■ Entries with model source code:
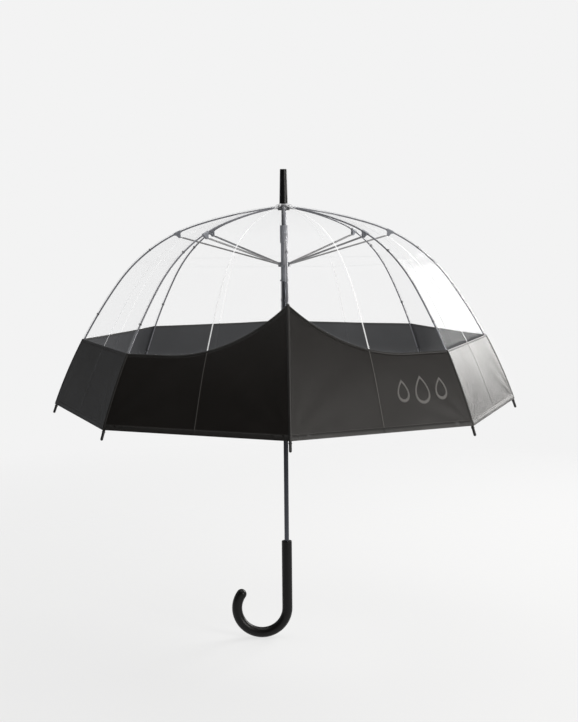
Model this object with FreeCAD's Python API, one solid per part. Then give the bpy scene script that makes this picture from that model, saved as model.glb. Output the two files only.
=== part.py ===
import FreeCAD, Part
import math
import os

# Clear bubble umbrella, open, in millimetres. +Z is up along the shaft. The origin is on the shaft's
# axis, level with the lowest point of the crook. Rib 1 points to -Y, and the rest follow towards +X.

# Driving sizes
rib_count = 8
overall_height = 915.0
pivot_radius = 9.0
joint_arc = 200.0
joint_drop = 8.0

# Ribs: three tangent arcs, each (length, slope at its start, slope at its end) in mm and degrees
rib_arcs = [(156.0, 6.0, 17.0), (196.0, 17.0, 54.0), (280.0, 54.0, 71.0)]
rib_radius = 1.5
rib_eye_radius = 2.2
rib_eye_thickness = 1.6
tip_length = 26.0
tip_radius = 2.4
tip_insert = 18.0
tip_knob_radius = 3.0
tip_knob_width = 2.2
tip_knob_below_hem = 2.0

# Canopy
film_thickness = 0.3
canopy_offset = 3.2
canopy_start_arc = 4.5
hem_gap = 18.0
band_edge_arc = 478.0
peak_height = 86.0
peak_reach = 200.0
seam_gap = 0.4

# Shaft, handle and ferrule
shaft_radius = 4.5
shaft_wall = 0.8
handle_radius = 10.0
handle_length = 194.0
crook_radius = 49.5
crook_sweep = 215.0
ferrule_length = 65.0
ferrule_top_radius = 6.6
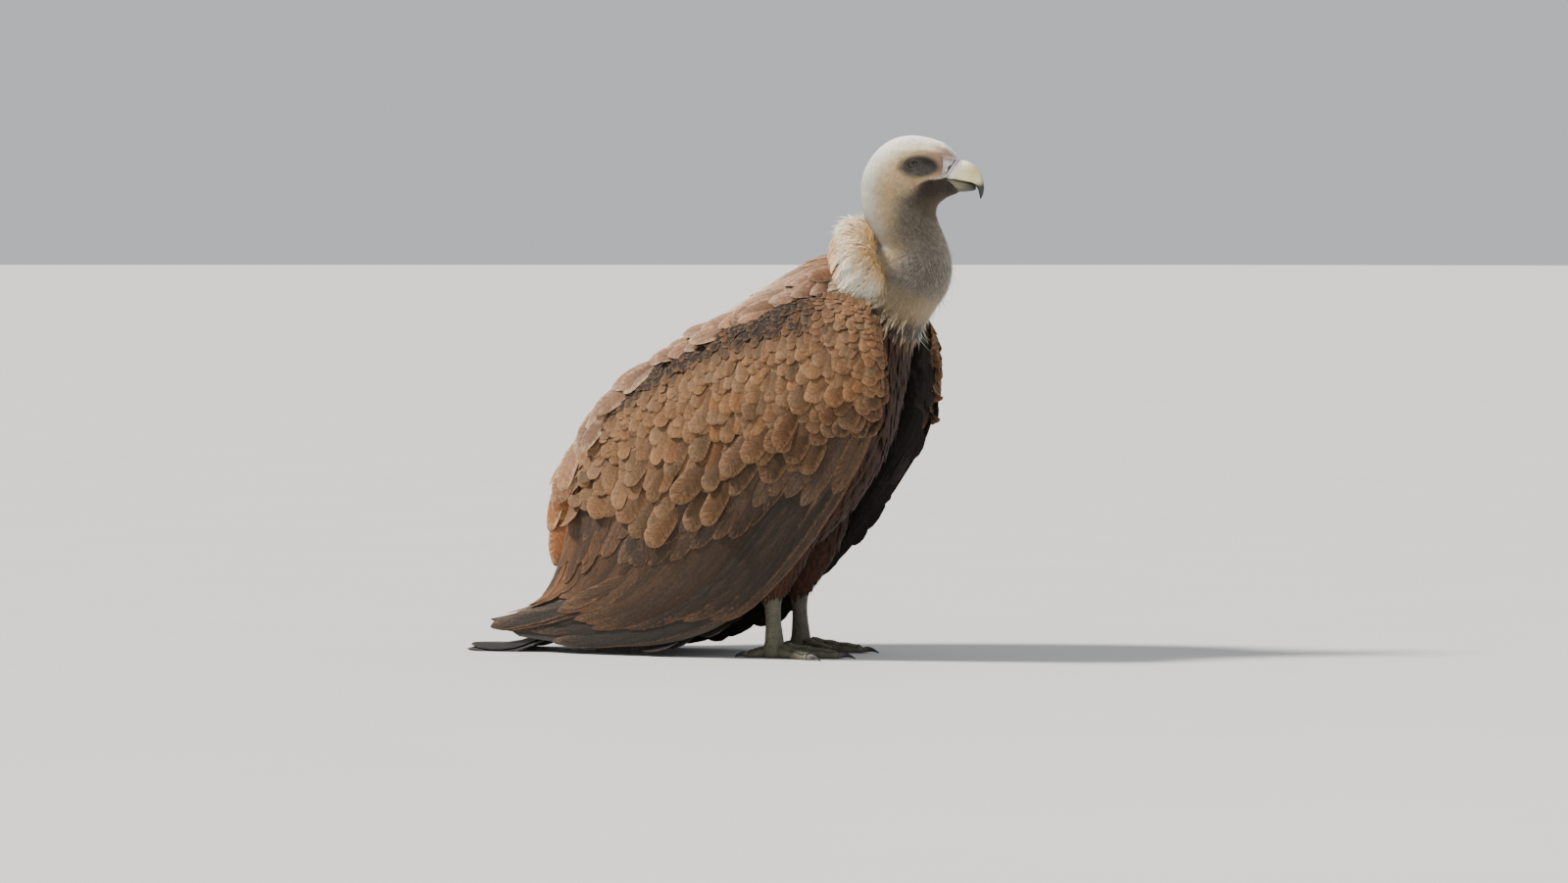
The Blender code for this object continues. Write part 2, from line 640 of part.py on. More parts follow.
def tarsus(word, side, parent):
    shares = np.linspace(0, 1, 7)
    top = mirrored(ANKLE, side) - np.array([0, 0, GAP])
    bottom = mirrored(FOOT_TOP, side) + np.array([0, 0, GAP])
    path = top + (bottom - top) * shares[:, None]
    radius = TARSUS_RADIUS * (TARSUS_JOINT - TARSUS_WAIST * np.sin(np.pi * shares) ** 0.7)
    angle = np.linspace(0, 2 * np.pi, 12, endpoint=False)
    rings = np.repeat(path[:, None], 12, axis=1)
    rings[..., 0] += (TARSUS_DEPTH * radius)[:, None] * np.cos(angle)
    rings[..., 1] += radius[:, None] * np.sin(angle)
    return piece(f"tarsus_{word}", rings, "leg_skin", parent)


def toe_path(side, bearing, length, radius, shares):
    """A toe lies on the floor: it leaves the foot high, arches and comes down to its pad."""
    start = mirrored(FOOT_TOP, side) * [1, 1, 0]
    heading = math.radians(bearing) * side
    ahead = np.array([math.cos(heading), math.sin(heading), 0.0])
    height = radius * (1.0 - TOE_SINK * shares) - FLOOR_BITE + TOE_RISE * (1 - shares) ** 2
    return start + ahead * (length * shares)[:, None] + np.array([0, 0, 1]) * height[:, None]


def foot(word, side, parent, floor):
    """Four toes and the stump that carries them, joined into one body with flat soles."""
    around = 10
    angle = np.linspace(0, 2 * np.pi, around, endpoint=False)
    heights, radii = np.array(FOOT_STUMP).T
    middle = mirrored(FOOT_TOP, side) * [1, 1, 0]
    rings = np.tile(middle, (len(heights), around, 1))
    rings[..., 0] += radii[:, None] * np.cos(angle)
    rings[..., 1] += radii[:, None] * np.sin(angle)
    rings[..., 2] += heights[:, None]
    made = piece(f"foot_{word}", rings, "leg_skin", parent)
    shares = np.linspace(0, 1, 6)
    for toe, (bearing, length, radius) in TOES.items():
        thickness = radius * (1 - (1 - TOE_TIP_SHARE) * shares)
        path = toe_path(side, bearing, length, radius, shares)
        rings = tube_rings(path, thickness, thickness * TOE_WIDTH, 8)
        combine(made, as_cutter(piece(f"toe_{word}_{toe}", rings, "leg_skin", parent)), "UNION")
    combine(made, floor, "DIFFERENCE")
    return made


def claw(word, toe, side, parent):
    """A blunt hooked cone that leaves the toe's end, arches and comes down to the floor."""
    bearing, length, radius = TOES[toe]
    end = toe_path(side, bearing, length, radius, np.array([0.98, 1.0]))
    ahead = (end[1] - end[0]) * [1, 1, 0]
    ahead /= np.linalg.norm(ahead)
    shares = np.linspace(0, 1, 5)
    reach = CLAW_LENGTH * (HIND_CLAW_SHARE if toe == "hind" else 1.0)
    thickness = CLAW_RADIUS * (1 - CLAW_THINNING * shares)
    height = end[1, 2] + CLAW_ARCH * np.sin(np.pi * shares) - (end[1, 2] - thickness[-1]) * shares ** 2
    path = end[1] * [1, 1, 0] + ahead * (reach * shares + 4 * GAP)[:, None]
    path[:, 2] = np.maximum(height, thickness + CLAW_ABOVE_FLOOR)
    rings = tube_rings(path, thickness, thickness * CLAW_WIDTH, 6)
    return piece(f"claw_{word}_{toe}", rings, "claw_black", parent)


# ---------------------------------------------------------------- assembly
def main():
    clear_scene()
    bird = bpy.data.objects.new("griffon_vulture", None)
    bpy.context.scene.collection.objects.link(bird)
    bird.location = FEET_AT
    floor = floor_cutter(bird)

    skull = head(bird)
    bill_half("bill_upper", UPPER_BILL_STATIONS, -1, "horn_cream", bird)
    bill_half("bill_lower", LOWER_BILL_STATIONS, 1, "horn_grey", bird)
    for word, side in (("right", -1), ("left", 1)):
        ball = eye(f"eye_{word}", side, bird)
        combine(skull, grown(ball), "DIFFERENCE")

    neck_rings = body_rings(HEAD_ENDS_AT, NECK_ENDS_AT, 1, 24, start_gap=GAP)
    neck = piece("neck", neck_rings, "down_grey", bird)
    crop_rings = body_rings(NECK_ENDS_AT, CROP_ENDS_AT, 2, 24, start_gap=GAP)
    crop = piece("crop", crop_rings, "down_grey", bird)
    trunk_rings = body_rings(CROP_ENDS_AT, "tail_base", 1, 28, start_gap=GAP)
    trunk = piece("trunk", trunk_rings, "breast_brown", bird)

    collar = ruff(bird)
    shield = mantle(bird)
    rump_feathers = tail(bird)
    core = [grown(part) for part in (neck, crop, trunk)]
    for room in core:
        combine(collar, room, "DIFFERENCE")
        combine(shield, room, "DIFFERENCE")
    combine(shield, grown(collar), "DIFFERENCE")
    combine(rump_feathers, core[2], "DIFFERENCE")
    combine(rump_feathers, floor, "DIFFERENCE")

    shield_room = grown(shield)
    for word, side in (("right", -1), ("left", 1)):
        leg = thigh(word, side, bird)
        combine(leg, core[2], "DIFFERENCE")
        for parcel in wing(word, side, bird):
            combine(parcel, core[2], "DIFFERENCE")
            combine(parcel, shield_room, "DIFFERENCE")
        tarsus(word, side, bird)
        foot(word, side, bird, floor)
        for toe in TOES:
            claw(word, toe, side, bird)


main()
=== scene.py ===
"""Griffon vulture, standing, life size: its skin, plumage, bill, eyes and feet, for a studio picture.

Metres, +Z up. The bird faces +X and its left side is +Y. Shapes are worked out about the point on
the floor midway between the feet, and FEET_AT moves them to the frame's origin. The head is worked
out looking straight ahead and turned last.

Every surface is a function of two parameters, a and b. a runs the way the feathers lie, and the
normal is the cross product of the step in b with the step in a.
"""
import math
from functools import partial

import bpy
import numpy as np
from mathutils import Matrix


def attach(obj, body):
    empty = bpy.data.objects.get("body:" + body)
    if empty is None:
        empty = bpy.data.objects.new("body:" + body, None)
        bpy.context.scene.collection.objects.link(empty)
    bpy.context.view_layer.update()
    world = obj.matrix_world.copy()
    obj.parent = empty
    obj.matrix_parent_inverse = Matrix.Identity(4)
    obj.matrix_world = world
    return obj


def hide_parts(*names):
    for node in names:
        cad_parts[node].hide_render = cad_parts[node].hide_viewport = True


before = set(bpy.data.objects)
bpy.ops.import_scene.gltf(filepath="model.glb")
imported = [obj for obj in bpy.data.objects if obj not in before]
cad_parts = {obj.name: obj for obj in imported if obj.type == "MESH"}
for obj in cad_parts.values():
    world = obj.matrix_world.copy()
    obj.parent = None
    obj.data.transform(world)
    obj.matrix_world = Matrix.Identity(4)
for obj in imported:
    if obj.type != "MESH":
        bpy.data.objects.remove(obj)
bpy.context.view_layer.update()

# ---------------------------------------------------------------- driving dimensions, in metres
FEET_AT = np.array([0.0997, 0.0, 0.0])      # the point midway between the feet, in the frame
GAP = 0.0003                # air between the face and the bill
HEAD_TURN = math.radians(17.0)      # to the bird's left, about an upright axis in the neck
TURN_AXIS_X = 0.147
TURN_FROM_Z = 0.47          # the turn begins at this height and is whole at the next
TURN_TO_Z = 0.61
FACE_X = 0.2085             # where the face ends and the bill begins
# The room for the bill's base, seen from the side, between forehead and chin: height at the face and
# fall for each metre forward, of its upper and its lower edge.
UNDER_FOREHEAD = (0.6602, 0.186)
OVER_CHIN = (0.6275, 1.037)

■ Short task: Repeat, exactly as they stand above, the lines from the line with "shield_room = grown(shield)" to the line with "imported = [obj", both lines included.

■ Exercise solution:
    shield_room = grown(shield)
    for word, side in (("right", -1), ("left", 1)):
        leg = thigh(word, side, bird)
        combine(leg, core[2], "DIFFERENCE")
        for parcel in wing(word, side, bird):
            combine(parcel, core[2], "DIFFERENCE")
            combine(parcel, shield_room, "DIFFERENCE")
        tarsus(word, side, bird)
        foot(word, side, bird, floor)
        for toe in TOES:
            claw(word, toe, side, bird)


main()
=== scene.py ===
"""Griffon vulture, standing, life size: its skin, plumage, bill, eyes and feet, for a studio picture.

Metres, +Z up. The bird faces +X and its left side is +Y. Shapes are worked out about the point on
the floor midway between the feet, and FEET_AT moves them to the frame's origin. The head is worked
out looking straight ahead and turned last.

Every surface is a function of two parameters, a and b. a runs the way the feathers lie, and the
normal is the cross product of the step in b with the step in a.
"""
import math
from functools import partial

import bpy
import numpy as np
from mathutils import Matrix


def attach(obj, body):
    empty = bpy.data.objects.get("body:" + body)
    if empty is None:
        empty = bpy.data.objects.new("body:" + body, None)
        bpy.context.scene.collection.objects.link(empty)
    bpy.context.view_layer.update()
    world = obj.matrix_world.copy()
    obj.parent = empty
    obj.matrix_parent_inverse = Matrix.Identity(4)
    obj.matrix_world = world
    return obj


def hide_parts(*names):
    for node in names:
        cad_parts[node].hide_render = cad_parts[node].hide_viewport = True


before = set(bpy.data.objects)
bpy.ops.import_scene.gltf(filepath="model.glb")
imported = [obj for obj in bpy.data.objects if obj not in before]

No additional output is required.